Of the many diverse tribal groups that make up the Kenyan and, indeed, East African population, the Maasai are perhaps the best known. Others, such as the Westernised Kikuyu, may rank higher in terms of number and influence but their adherence to tradition makes the Maasai stand out – they are the striking image of Africa that lingers longest in the mind.
We had entered the Maasai lands the day before. As Nairobi’s grim urban sprawl petered out into vast horizons, herdsmen appeared in the distance, amid the elephants, zebra and giraffe dotting the grassland. Staff resting on shoulders like a milkmaid’s yoke, the distinctive red shuka cloak bunched around the body, these solitary figures stalk through the brush on long, lean legs. When our truck stopped at the gates of Amboseli National Park, Maasai women besieged us with armfuls of carved animals and the beaded jewellery that plated their arms, shins and collarbones.
Now here we are, meeting the Maasai face to face in the small village, or enkang, of Olintiyiani. Escorted inside the thatched perimeter, the welcome to the village is a spectacular experience. The women, seated to our right in a mass of bright, beaded colour, raise their voices high in the traditional song of greeting as the circle of young warriors to the left take turns to leap high in the air to show their strength and agility. When the close-quarters finale has us suitably awed, 24-year-old Daniel and 20-year-old John show us around their village and try to answer our many questions.
Daniel and John are ‘age-mates’, having made the most important in the life transition of a male Maasai. With circumcision, a boy becomes a junior warrior, taking up a spear, sword and club with the responsibility of looking after the animals and the village. Although illegal, if their herds are threatened they still hunt lions, although the fight is, at least, fair – it can take up to 50 men to bring down a lion, and a few deaths are expected. If a warrior chickens out in the attack, the others have the right to kill him for endangering them.
The young men are coy about the tradition that requires a warrior to kill a lion in order to be eligible for marriage. Both are, as yet, unmarried.
“Is there a girl you like?” we ask, “A lion you’ve got your eye on?” What they will tell us is that they must marry outside of their enkang, and that their first, ‘head wife’, is chosen by their parents – the rest are their own choice.
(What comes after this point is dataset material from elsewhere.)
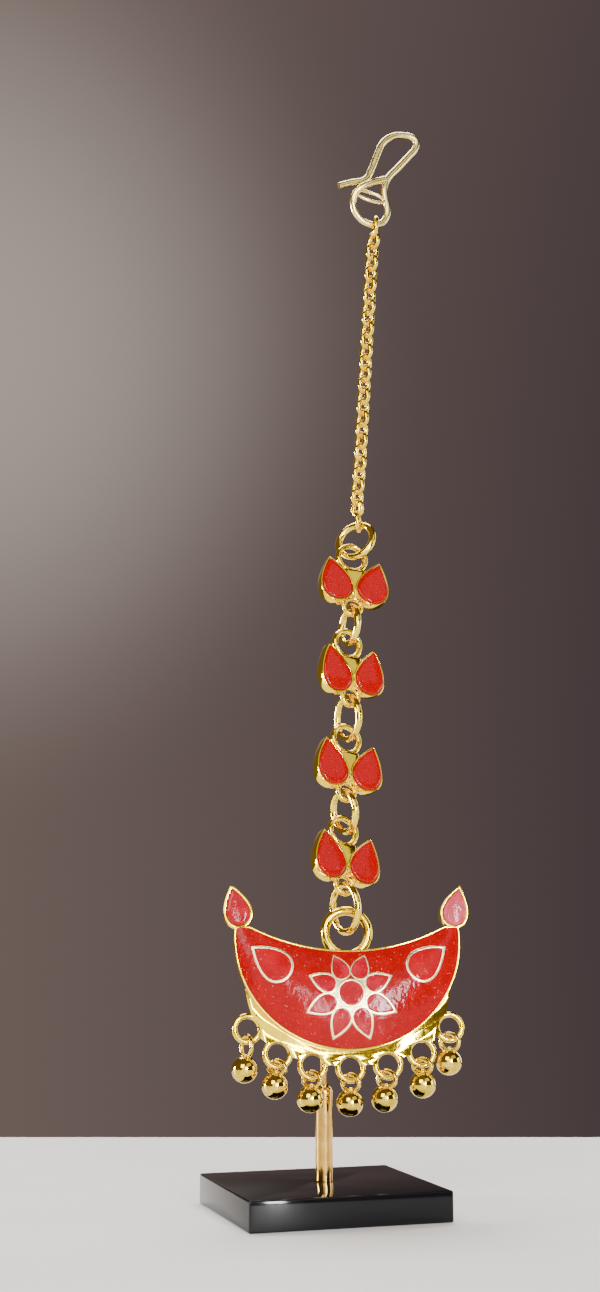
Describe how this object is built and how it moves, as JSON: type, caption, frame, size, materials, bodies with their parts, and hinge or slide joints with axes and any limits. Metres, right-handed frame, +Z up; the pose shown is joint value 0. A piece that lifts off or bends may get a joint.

Sexual etiquette is very community-minded, even then: if a man goes to his hut to see an age-mate’s spear stuck in the ground outside, he knows not to disturb – just to go and plant his own spear elsewhere.
Maasai women are hard-working – to them fall the tasks of cooking, fetching water, raising children and building the houses that Daniel is showing us. Each hut takes a couple of weeks to construct, with wet cow dung for the walls baking hard in the sun and covered with a roof of sticks, grass and rocks. Inside, the huts are dark and smoky from the central fire, light from the small windows falls on the beds of stitched cow-hide.
For these semi-nomadic pastoralists, their cattle are everything, their only source of wealth and food. A modern predilection for sugar notwithstanding, the Maasai diet traditionally consists mostly of milk, meat and blood – the latter drained from the jugular of a passing cow which is then patched up again and sent on its way. Maasai believe that technically, all the world’s cows are theirs, safe-keeping having been granted them by their god Ngai.
This symbiotic, almost mystical, relationship means the Maasai must often follow the rains in search of better pasture, criss- crossing of the Tanzanian border seen as little obstacle as the two countries are considered as one. This practice is not without its problems, however. Following two years of weak rains, Kenya was one of the countries worst affected by the drought afflicting east Africa from late 2005 until earlier this year. As livestock starved and inter-tribal fighting broke out over water and grazing resources, many people have been forced to seek other means of subsistence.
Although the traditional way of life continues to be maintained, in the face of such encroaching change the Maasai, too, are adapting. As their imposing appearance and fearsome warrior reputation make them an endless source of fascination to Western visitors to Kenya, many are happy to cash in on this ‘Maasai-itis’. Upscale safari lodges often wheel in some tribesmen for a ‘cultural evening’ or employ a few warriors to wander their grounds giving impromptu archery lessons. Our village visit, too, has come at a price.
Whether these proud people are selling their dignity by chasing the tourist dollar or just adapting to survive is an ongoing question. What we’re left in no doubt about is who’s calling the shots. Enchanted by the insights into the world of the Maasai, our experience is brought swiftly back to reality when the tour ends at a swiftly-constructed marketplace behind the village. Like cattle to the slaughter, we are expertly herded into an arena of handicraft stalls, where the village women, singing so meekly just half an hour earlier, reveal sales tactics as mercenary as any in Cairo, Bombay or Shanghai: “What’s your name? Where you from? This is my family shop – you come, you look!”
A stack of dollars lighter, a carved giraffe or six heavier, we bid them a defeated farewell, feeling as overwhelmed as we were by their welcome. The warriors have won.”